- _Aim_: From the first line of the data below, repeat each line exactly until you reach the line with "OPENING_WIDTH = 0.0145"; include that line too.
● ● ● ● ● ● ●
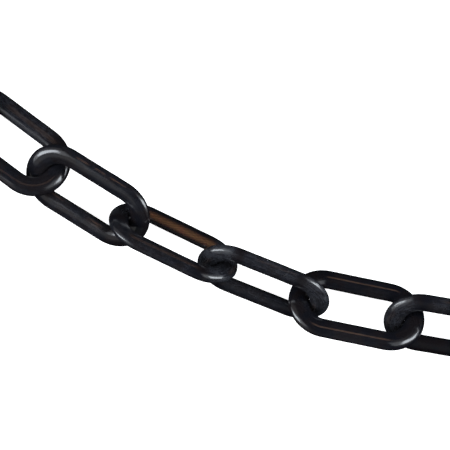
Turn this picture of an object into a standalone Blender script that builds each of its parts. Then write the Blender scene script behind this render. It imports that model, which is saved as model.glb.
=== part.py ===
"""A metre of blackened long-link chain, lying in an open horseshoe on a level floor.

Metres, +Z up. The origin is on the floor, under the middle of the chain's outline.
"""

import math

import bmesh
import bpy
import numpy as np
from mathutils import Matrix, Vector
from mathutils.bvhtree import BVHTree

# The link: oval wire bent to two straight rails and two half-circle ends
WIRE_WIDTH = 0.0080  # across the wire, in the plane of the link
WIRE_THICKNESS = 0.0054  # through the wire, square to that plane
OPENING_LENGTH = 0.0400
OPENING_WIDTH = 0.0145

END_RADIUS = (OPENING_WIDTH + WIRE_WIDTH) / 2  # of the wire's centre line around each end
END_REACH = (OPENING_LENGTH + WIRE_WIDTH) / 2  # from the link's centre to the wire's centre at its end
RAIL_HALF = END_REACH - END_RADIUS  # half the straight length of a rail

SECTION_SIDES = 14
END_STEPS = 10

# The lay, in whole degrees, from one free end of the chain to the other.
# A heading is the way a link's length points, counted from +X towards +Y.
# A lean turns the link about its length; above zero it lifts the rail on the left of the heading.
HEADINGS = (
    -176, -160, -143, -127, -111, -95, -78, -61, -47,
    -37, -32, -26, -22, -12, -10,
    2, 15, 29, 44, 60, 76, 92, 108, 125, 142,
)
LEANS = (
    45, -45, 45, -45, 45, -45, 45, -42, 32,
    -19, 34, -58, 56, -32, 42,
    -45, 45, -45, 45, -45, 45, -45, 45, -45, 45,
)
MIDDLE_LINK = 12  # the body that the links on both sides hang from, counted from 0

CLEARANCE = 0.0003  # left between two wires where they bear on each other
SEATING_STEPS = 14
HOOK_START = 0.0145  # height from which the hooked ends are let down to the floor
HOOK_STEPS = (0.0005, 0.00005, 0.000005)  # by which they are let down, ever finer
STEEPEST_RISE = 4  # degrees; the pull of its neighbours keeps a link from lying steeper

BLACKENED_STEEL = (0.016, 0.017, 0.021, 1.0)
METALLIC = 0.6
ROUGHNESS = 0.38


def wire_section(lean):
    """Corners of the oval around (outward, normal), with one side lying flat on the floor at that lean."""
    foot = math.atan2(-WIRE_THICKNESS * math.cos(lean), WIRE_WIDTH * math.sin(lean))
    half_side = math.pi / SECTION_SIDES
    corners = []
    for i in range(SECTION_SIDES):
        angle = foot + half_side * (2 * i + 1)
        outward = WIRE_WIDTH / 2 * math.cos(angle) / math.cos(half_side)
        normal = WIRE_THICKNESS / 2 * math.sin(angle) / math.cos(half_side)
        corners.append((outward, normal))
    return corners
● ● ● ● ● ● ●
- _Correct response_:
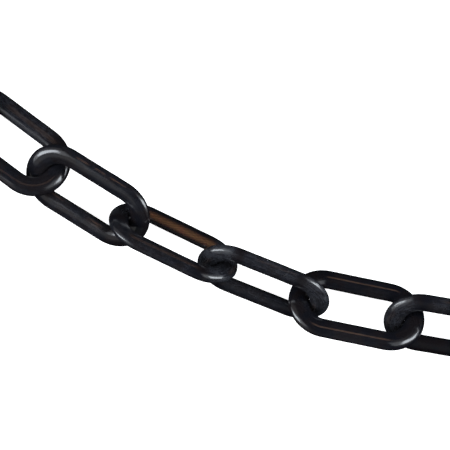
Turn this picture of an object into a standalone Blender script that builds each of its parts. Then write the Blender scene script behind this render. It imports that model, which is saved as model.glb.
=== part.py ===
"""A metre of blackened long-link chain, lying in an open horseshoe on a level floor.

Metres, +Z up. The origin is on the floor, under the middle of the chain's outline.
"""

import math

import bmesh
import bpy
import numpy as np
from mathutils import Matrix, Vector
from mathutils.bvhtree import BVHTree

# The link: oval wire bent to two straight rails and two half-circle ends
WIRE_WIDTH = 0.0080  # across the wire, in the plane of the link
WIRE_THICKNESS = 0.0054  # through the wire, square to that plane
OPENING_LENGTH = 0.0400
OPENING_WIDTH = 0.0145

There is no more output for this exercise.